The Royal College of Medicines| New impact report on maternity care
NICE has published a new report that explores how its evidence-based guidance contributes to improvements. The reports are based on data from national audits, reports, survey and indicator frameworks that show the uptake of NICE guidance and quality statement measures (via Royal College of Midwives).
NHS England|Fifteen steps for Maternity Quality from the perspective of people who use maternity services| May 2018
Fifteen steps for Maternity Quality from the perspective of people who use maternity service, is part of a suite of toolkits for The Fifteen Steps Challenge, which help to explore the experience of people who use maternity services and are a way of involving them in quality assurance processes.
This toolkit has been developed with Maternity Voice Partnerships (MVPs) in mind. MVPs are local teams of users/user reps, midwives, doctors and commissioners,
working together to review, co-design and co-produce local maternity services.
There are usually a number of MVPs per Local Maternity System (LMS). This toolkit is easy to use and aligns with NHS priorities for maternity care as outlined in the Better Births report published in 2016. This toolkit supports collaborative working between
all those involved in using, reviewing, designing and delivering maternity services, so that together improvements can be identified and implemented (Source: NHS England).

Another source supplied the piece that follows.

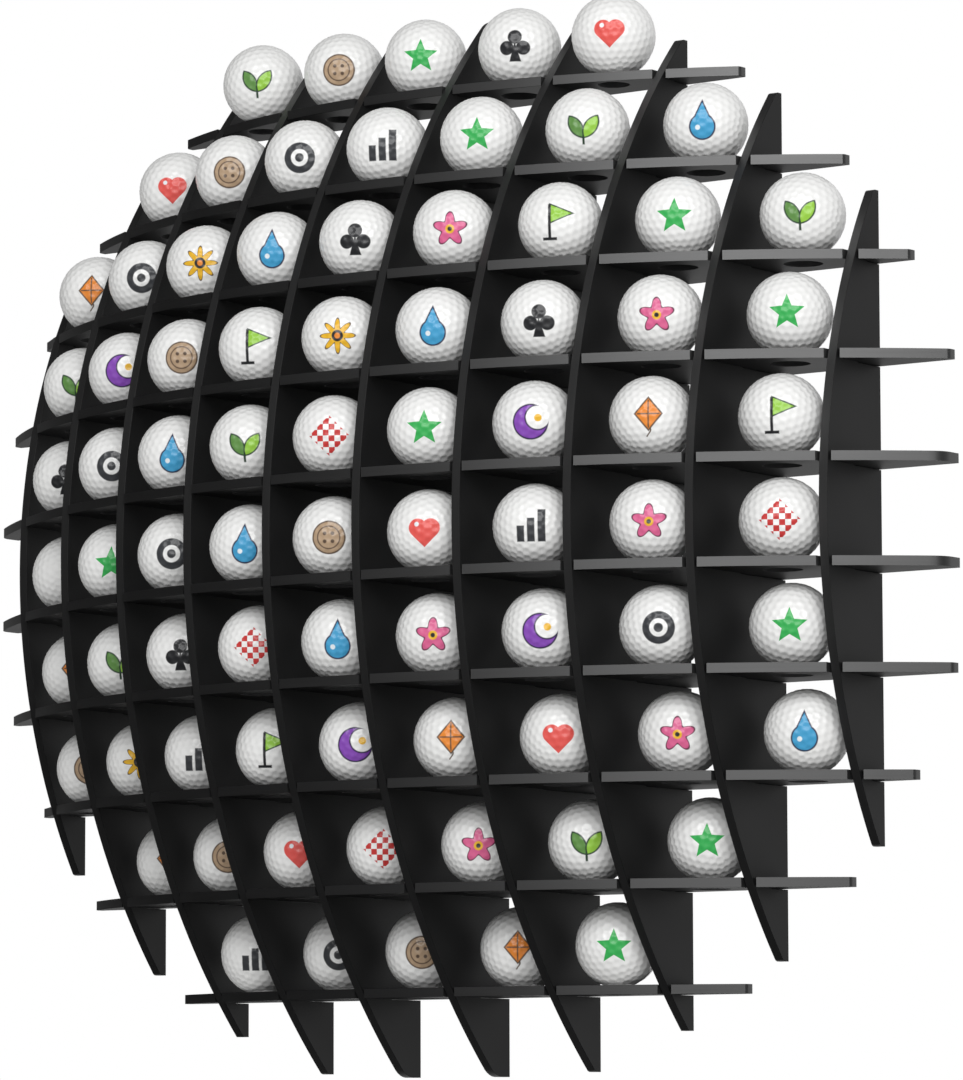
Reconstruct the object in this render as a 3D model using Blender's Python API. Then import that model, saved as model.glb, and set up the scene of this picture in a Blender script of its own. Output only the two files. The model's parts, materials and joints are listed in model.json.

NHS Improvement have published this guide to support maternity safety champions at every levels (fron line, trust board and regional). It outlines the role descriptions and responsibilities for maternity safety champions, suggests activities to promote best practice, and also signposts existing safety initiatives and improvements that can offer support. The full guide is available from NHS Improvement here .
Intrapartum care for a positive childbirth experience | The World Health Organization
This guideline brings together new and existing WHO recommendations that, when delivered as a package, will ensure good-quality and evidence-based care irrespective of the setting or level of health care.
It highlights the importance of woman-centred care to optimize the experience of labour and childbirth for women and their babies.
A new post on the the BMJ blog outlines how those providing maternity care need to consider their language carefully. This requires thoughtful use of language, reflection on their practice as caregivers, alongside listening and communicating to women appropriately and respectfully to guide them through the complexities of maternity care.
The authors highlight how the latest version of the NICE Intrapartum Care Guideline emphasises the importance of good intrapartum communication. During a three month period, they analysed the language used in maternity settings using a multidisciplinary, collaborative Facebook group to identify how language could improve the experiences of women, babies and families.
Within a week 121 comments were received offering further input regarding commonly used phrases and expressions used in maternity care, which should be challenged.
From these comments, six key categories were identified that required change:
paternalistic or patronising language
language which objectifies women
exclusive or codified language.
Examples of poor language are shown alongside suggested alternatives, on the BMJ blog.
The researchers emphasise that good communication during the birthing process is critical to good maternity care; but achieving a shift in deeply ingrained language, and the thinking it reflects, is difficult.
They also recognise that there is a fine line between changing terminology to use language which is more respectful, and less intimidating for the mother, and substituting vague language which hinders the original message.
Maternity services survey 2017 | The Care Quality Commission
This survey looked at the experiences of women receiving maternity services. The results show that overall women are reporting a more positive experience of maternity care and treatment. The publication highlights improvements in areas such as choice of where to give birth, quality of information and access to help and support after giving birth, when compared to the results from previous years’ surveys.
Compared with the last survey in 2015 a greater proportion of women said that they:
were offered the choice of giving birth in a midwife-led unit or birth centre
saw the same midwife at every antenatal appointment
were ‘always’ treated with dignity and respect during labour and birth
were never left alone during the birth of their baby at a time when it worried them
could ‘always’ get help from a member of staff within a reasonable time while in hospital after the birth
This guidance sets out how local maternity systems can improve their services so that women experience continuity in the clinicians providing their maternity care | NHS England
Continuity of care and relationship between care giver and receiver has been proven to lead to better outcomes and safety for the woman and baby, as well as offering a more positive and personal experience. It was also the single biggest request of women using maternity services heard during the 2016 National Maternity Review report, ‘Better Births’.
This guidance outlines four main principles that will need to underpin the provision of continuity of carer models across the country:
1. Provide for consistency of the midwife and/or obstetrician who cares for a woman throughout the antenatal, intrapartum and postnatal periods.
2. Include a named midwife who takes on responsibility for co-ordinating a woman’s care throughout the antenatal, intrapartum and postnatal periods.
3. Enable the woman to develop an ongoing relationship of trust with her midwife
4. Where possible be implemented in both the hospital and community settings.